Two children, a woman and two men were killed by an unidentified “terrorist” in a grenade attack that also injured more than 50 people in the north-western province of Kayanza on Sunday around 6:30 p.m., the police report
“Yesterday around 6h30 p.m. in Gatara Commune, Kayanza province, an unidentified terrorist launched a grenade that killed four people on the spot and wounded 54 others”, said Pierre Nkurikiye, Spokesman for the Burundi Police this Monday.
Alternative reports say the number of injured is more than 60.
He says an 8th grader who was injured later died at the hospital raising the death toll to five. Sources say the number is “temporary”.
The grenade also damaged the car of Claude Nzambimana, Director General of coffee washing station. “Obviously, he was the target of the attack”, says Nkurikiye.
President Pierre Nkurunziza conveyed his condolences to the bereaved families promising that the culprits will be punished for their act.

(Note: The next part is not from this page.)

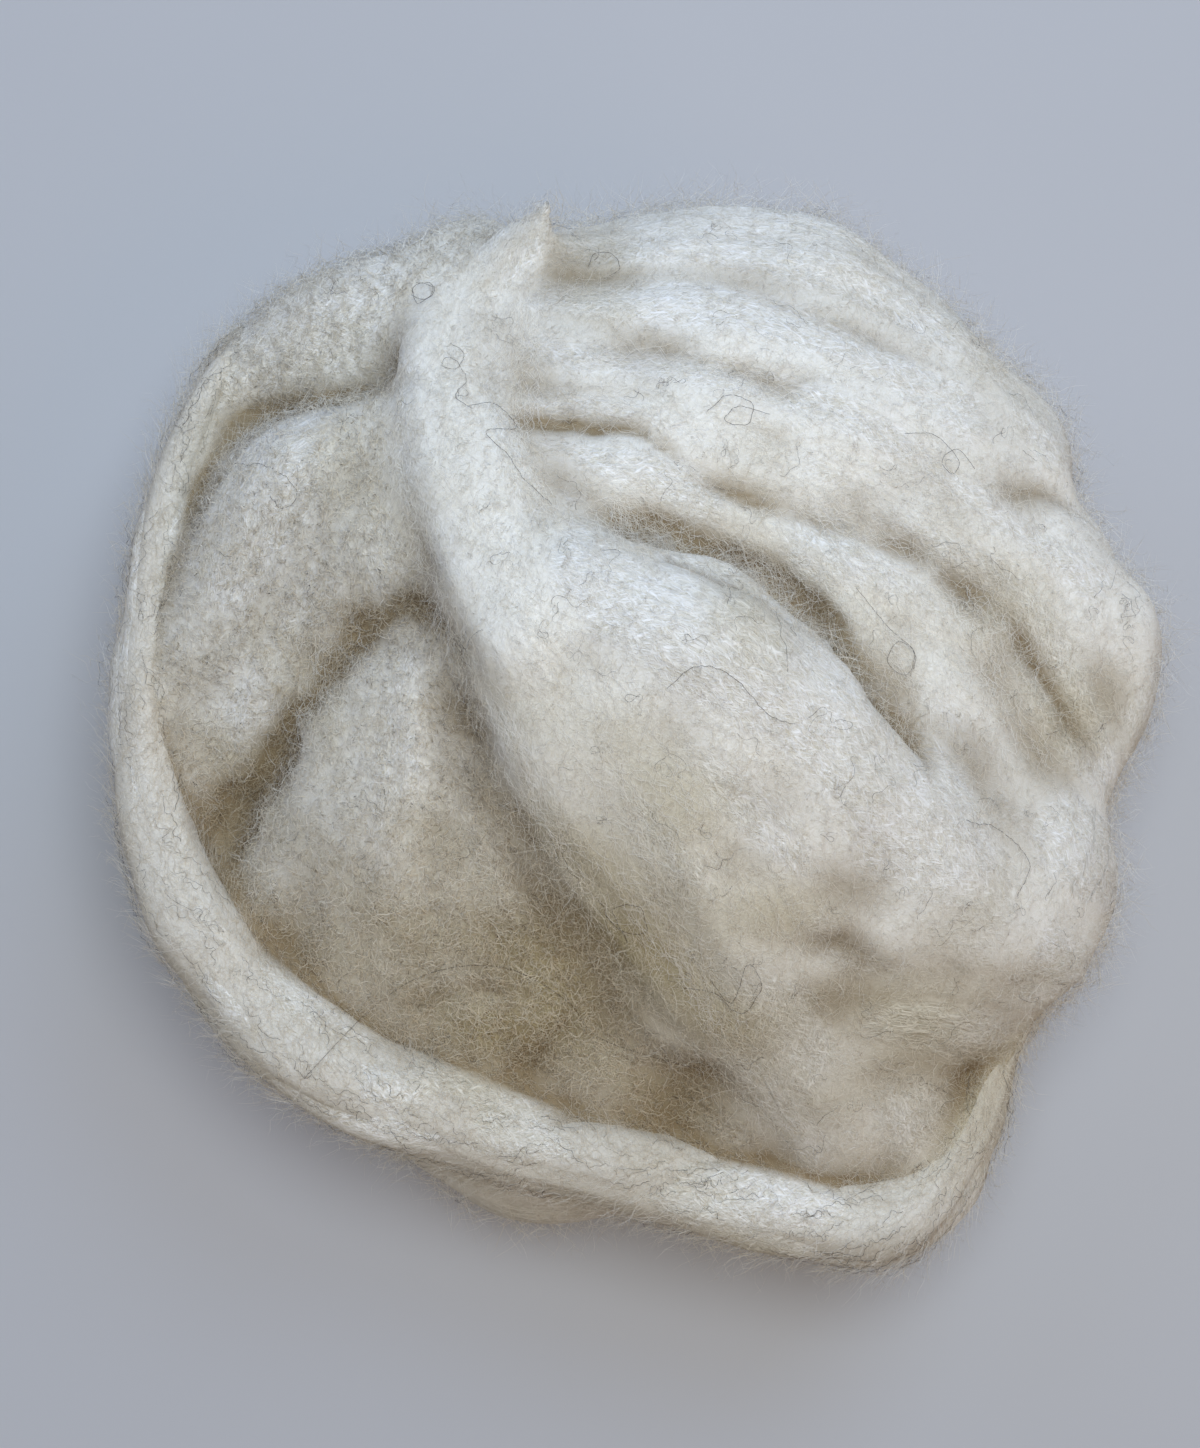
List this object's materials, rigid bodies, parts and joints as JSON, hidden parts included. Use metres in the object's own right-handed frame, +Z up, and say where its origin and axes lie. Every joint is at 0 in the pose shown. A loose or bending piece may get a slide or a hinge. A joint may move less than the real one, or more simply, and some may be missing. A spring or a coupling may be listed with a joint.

“We extend our condolences to families who lost theirs in the terrorist attack in Gatara in Bubanza. Those who committed the act will surely pay for it”, said President Nkurunziza on his twitter account.
The police say they are “actively hunting down the terrorist” to bring him to justice.
Areas outside Bujumbura had mostly been till now spared from grenade attacks that have rocked some areas of the capital from late April.
The Burundian capital Bujumbura has often been reported as a hotbed of such attacks which have claimed lives of civilians
Grenade attacks have mainly been reported in some areas of Bujumbura the capital since late April
The attacks that are often targeted at social gatherings have killed and injured a number of people.
Contrary to similar attacks that occurred amid and in the aftermath of the violence of 2015 that were claimed by opponents to President Nkurunziza, the current incidents are not claimed by any group.
Waves of criminal incidents including criminal homicide, burglary, theft and ambushes have increasingly been reported by the police in different parts of the country.
The police attribute them to mere criminality, while critics of the government use these incidents as further proofs for instability in the country.